Yesterday was kind of surreal, but ultimately incredibly joyful and inspiring. It was our Champions of the Flyway Celebration Day - an opportunity to come together (virtually), make the most of limitations, celebrate birds and our community, and raise more awareness and funds for the cause (see here for more). For me, this meant co-ordinating our (increasingly, magically) overloaded social media feeds and boosting the signal in whatever ways possible - which meant almost constant screen time and sore eyes and aching thumbs. But it also meant participation.
|Roe Deer lack any concept of social distancing|
How? Well, being very fortunate to have a local circuit of mixed habitats close to home (and inkeeping with the guidelines of exercising 'a normal amount'), I decided my solidarity birding would incorporate an often-trodden circuit strictly within two kilometres of my front door - a self-imposed restriction that would also make it more interesting.

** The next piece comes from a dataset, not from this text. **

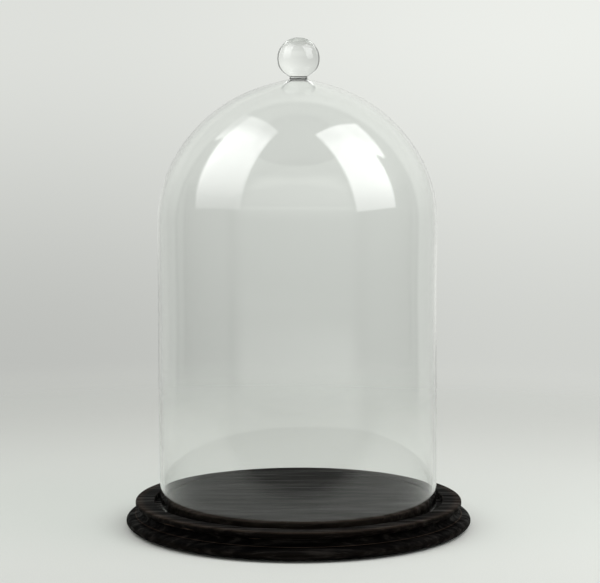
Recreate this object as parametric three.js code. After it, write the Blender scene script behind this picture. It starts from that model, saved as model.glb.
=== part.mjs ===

|Frolicking dolphins a few minutes from the front door? Don't mind if I do|
I had a look at what might be a realistic species tally, and it seemed 50 was an achievable target; this despite the limitations not only of geography and habitats but also the lack of long-distance migrants, which are tantalisingly close and due to start arriving over the coming weeks... but on the plus side, the conditions (while chilly) were due to be pleasantly benign. And happily, they were, which made for near-ideal circumstances.
|Gravity-defying, super-heroic Purple Sandpiper - the only one on the Brigg|
Long story short, for a nippy day on the North Yorkshire coast at the end of March, it could hardly have gone better. It was a joy just to be out, enjoying birds - a pleasure I honestly don't take for granted anymore in the slightest - and the lack of human disturbance, physically and audibly, made for an unprecendently peaceful session. But the lack of people (the few I saw sensibly keeping more than the advised distance) also cast a melancholic air to places that would otherwise have been bustling; the beach, in particular, was almost empty.
|A female Northern Wheatear, fresh from Africa, against the backdrop of a deserted Coble Landing. I can't tell you how happy this bird made me....|
So, what about the birds? Well, the strike rate for species I deemed 'likely' was excellent, in fact pretty much 100%. Notable omissions were Bullfinch and Treecreeper, but the number of 'maybe's' - i.e., species I was in with a shout of, but that were far from bolt-on - way outweighed any minor losses, and included both Short-eared and Barn Owls (a non-owl day would not have been at all surprising), all the target raptors (with Peregrine and Common Buzzard doing the honours alongiside Sparrowhawks and Kestrels), tricky, rare farmland species including Grey Partridge and Yellowhammer, and bonus wildfowl in the shape of single Red-breasted Merganser and Brent Goose (more on the latter soon)....
|... and she came much closer....|
... and bird of the day for me - two Northern Wheatears which arrived, fresh-in from the North Sea, on a near-deserted Brigg just as I'd turned around to head home. They're my first of the year, and (but for a Sand Martin last week) are my first trans-Saharan migrants of the spring - I can honestly say I've never been so happy to see them in my life, and that's really saying something.
|.... and was then joined by a bandit-masked male. Joy.|
On top of all that, I bumped into 12 Bottlenose Dolphins playing off the Brigg end, saw my first Common Pipistrelle bat of the year at dusk by the kitchen window, and added species #78 while brushing my teeth and preparing the hit the sack - a flock of vocal Common Scoters echoing in through the open bathrooom window. It's safe to say I'd never have heard them with the background noise of 'normal' circumstances; more small mercies to be grateful for.
|The final tally of 78 - way more than anticipated|
So, a memorable day of conflicting but ultimately uplifting emotions, and one I enjoyed every minute of. Am I grateful for what I have? Just a bit.